Latent-strength model.

In latent-strength models, the participant observes a latent strength, denoted X_ijs on each trial. This strength is compared with K − 1 free criteria to produce responses. We have implemented a number of different parametric forms for latent strength, including the normal, logistic, and gamma. It matters little which is chosen because there is much flexibility in the model with free criteria. We describe here the case for the normal, with variance and mean as free parameters. For the normal, the most parsimonious model contained the following symmetry constraints: (i) The variance of the latent distributions was constant across side and repetition condition—that is, the equal variance model held. (ii) For each repetition condition, the locations of the latent-strength distributions for items presented on the left and right were symmetric about zero.

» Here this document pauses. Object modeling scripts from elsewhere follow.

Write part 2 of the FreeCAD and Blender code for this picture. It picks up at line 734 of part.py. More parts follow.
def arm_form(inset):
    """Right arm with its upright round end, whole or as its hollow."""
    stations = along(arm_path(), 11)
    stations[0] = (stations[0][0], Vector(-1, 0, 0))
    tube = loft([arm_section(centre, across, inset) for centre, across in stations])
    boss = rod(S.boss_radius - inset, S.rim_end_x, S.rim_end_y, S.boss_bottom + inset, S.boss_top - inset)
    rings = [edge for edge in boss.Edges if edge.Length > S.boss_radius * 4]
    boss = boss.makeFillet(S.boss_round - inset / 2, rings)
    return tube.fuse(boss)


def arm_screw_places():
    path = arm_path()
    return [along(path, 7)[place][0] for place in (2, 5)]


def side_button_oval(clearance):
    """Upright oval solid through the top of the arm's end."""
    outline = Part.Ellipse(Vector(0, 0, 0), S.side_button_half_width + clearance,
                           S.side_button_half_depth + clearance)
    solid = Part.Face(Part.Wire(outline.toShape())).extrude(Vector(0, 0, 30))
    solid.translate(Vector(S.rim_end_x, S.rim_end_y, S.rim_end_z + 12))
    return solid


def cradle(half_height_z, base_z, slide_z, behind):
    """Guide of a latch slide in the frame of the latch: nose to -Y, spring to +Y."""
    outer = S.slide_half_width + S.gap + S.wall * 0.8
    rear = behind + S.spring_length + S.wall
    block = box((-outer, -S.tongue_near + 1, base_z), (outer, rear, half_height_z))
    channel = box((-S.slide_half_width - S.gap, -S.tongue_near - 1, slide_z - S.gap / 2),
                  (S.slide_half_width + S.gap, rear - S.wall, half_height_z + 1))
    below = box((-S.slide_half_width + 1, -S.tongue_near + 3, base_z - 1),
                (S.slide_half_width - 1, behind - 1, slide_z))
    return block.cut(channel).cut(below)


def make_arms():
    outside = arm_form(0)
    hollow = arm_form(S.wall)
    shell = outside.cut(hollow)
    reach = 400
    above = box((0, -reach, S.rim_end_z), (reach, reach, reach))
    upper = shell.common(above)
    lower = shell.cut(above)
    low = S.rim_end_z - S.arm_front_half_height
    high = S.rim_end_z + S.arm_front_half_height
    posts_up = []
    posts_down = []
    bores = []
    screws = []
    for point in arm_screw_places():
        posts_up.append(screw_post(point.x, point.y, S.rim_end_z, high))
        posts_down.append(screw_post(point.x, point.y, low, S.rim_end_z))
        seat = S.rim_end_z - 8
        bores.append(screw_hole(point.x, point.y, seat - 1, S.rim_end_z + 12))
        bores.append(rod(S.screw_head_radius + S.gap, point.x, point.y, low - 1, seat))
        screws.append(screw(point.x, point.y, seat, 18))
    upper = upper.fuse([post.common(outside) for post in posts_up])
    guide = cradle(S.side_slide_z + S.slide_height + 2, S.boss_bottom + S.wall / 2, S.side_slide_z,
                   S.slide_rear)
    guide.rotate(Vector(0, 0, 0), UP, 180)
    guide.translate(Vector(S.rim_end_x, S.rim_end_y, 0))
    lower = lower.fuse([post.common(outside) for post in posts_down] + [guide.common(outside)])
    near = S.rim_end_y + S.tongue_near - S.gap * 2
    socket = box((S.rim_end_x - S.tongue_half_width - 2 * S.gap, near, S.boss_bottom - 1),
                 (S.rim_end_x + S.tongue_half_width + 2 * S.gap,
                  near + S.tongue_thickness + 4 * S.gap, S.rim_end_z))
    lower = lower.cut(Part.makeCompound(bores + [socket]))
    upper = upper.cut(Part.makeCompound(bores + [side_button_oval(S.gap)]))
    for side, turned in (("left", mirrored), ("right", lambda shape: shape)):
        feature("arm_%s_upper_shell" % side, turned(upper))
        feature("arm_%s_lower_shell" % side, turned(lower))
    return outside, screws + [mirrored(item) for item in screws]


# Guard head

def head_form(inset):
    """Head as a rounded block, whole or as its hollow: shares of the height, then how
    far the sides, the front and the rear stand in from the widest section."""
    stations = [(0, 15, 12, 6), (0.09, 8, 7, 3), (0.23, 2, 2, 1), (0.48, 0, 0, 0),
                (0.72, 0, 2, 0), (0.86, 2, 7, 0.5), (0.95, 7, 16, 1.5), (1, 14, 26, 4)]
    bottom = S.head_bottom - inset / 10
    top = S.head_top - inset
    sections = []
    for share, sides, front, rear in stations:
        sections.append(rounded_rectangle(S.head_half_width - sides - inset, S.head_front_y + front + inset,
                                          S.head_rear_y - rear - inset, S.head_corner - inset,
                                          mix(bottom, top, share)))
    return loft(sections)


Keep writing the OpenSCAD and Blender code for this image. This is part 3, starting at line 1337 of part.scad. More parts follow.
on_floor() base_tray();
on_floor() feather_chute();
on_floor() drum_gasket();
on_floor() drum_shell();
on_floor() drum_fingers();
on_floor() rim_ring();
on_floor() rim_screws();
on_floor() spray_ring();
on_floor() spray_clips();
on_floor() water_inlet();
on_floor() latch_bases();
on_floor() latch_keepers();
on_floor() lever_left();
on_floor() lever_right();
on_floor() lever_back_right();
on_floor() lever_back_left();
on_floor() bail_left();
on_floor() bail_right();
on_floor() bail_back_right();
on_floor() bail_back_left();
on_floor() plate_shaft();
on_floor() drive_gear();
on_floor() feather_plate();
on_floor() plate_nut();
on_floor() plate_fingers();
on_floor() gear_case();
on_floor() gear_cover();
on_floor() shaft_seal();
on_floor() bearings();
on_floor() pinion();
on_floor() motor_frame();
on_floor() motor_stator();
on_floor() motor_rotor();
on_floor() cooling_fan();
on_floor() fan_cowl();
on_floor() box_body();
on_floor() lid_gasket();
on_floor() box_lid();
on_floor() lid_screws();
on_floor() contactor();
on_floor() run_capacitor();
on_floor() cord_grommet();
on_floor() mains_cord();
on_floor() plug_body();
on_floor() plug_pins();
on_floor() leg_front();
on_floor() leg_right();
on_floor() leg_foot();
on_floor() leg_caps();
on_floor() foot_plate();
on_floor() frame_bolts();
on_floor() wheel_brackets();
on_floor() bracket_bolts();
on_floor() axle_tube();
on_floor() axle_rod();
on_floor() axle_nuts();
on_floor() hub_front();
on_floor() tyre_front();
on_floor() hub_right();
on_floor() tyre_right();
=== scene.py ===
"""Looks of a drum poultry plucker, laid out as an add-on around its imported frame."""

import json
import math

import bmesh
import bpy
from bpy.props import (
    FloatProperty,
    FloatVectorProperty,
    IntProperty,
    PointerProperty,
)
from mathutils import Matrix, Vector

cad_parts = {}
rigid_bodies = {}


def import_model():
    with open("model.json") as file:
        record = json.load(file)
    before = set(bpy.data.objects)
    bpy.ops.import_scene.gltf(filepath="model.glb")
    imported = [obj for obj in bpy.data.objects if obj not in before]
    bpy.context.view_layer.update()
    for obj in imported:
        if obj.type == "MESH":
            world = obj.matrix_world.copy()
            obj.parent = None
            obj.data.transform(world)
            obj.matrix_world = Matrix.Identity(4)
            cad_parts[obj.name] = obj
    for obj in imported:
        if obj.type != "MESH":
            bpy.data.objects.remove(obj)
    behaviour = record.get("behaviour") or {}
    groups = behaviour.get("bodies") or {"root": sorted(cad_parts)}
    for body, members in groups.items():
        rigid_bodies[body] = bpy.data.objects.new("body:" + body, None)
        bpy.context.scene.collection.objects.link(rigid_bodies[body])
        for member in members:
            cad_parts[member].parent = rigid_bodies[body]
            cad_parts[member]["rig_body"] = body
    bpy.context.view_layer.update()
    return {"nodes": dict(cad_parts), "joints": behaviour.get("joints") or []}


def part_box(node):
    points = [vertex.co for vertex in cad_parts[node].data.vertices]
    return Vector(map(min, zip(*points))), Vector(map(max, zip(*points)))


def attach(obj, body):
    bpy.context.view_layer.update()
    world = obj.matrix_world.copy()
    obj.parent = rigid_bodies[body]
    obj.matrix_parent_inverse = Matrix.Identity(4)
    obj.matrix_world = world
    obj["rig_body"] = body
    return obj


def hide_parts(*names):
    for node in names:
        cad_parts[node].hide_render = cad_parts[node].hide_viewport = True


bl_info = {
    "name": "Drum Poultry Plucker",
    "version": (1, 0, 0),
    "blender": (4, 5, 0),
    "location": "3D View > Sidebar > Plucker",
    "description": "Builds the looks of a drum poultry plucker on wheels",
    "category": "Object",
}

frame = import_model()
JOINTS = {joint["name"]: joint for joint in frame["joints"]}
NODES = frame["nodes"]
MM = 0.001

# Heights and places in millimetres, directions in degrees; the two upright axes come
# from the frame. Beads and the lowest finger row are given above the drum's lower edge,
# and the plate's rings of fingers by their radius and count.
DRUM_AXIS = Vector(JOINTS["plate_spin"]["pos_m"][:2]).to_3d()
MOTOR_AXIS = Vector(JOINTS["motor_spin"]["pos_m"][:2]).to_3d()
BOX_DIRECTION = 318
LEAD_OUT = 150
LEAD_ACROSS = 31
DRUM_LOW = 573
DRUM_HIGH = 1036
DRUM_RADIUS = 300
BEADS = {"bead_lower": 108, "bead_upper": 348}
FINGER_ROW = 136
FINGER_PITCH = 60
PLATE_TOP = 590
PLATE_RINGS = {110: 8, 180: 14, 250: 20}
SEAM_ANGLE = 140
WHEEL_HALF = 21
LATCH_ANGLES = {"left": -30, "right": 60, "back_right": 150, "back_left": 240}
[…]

For example, if the mean of the latent-strength distribution for items on the right was 1.5, then the mean for items presented on the left was −1.5 for the same repetition condition. Model parameters were estimated by maximizing likelihood in R with both simplex and conjugate-gradient decent algorithms (24, 25).

Likelihood-ratio test.

The vacuous model is a proper generalization of both the discrete-state and latent-strength model, and is used to test each through a likelihood-ratio test (26). If the nested model holds, either discrete state or latent strength, the corresponding G² statistic is asymptotically distributed as a χ² with 39, 51, and 18 df for the three experiments.

Deviance.

Because the discrete-state and latent-strength models contained the same number of free parameters, the deviance is a suitable statistic for comparing the two. Model comparison results by deviance in this case are the same as by either AIC or BIC. Larger deviance values indicate a poorer fit for a model.